A public apology issued earlier this week by Uson and fellow blogger Olivar failed to cool down public outrage over their video. For PFD president Carolyn Dagani, the two would set a bad precedent and encourage more insults directed at people with disabilities (PWDs) if left scot-free.

In an interview, Dagani said “we don’t accept (their apology). There’s so many deaf people that we have asked and I’d like to tell you that they don’t accept it.”

“It’s easy for them to apologize and change their minds. But this will really set a bad example if it is not penalized,” Dagani told reporters covering the filing.

The Ombudsman was the second agency asked by the video’s critics to take action against Uson and Olivar.
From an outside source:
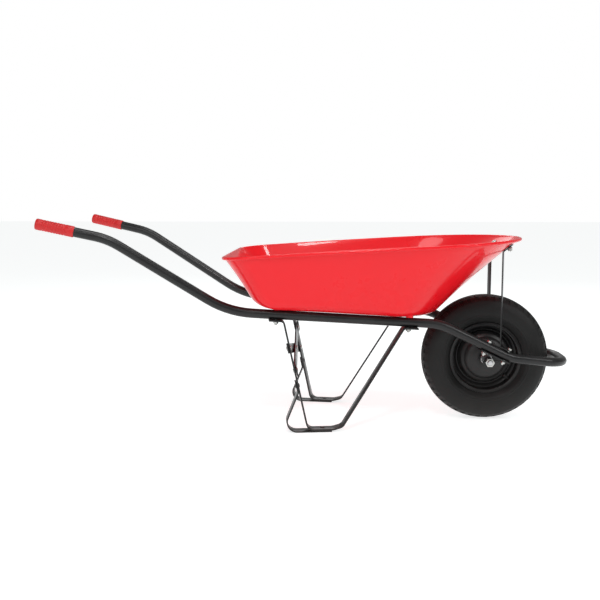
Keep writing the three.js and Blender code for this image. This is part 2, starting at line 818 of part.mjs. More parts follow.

On Wednesday, the Commission on Human Rights said it had also received a complaint from PFD and would launch an investigation, even as it  already denounced Uson and Olivar’s behavior in the video as “utterly appalling” and “extremely degrading.”

‘Killing our dignity’

In an affidavit submitted to the Ombudsman, Dagani particularly took note of Olivar’s hand-flailing in the video as “a very dangerous public example” that hearing people might copy to mock and “bully children with disabilities.”

“Mocha Uson and Drew Olivar were laughing and making fun of us. Together, they stepped all over us and crushed us, killing our dignity,” she said. “Deaf people do not make fun of hearing people when they speak and use spoken languages and yet Mocha Uson and Drew Olivar mocked us. This is discrimination.”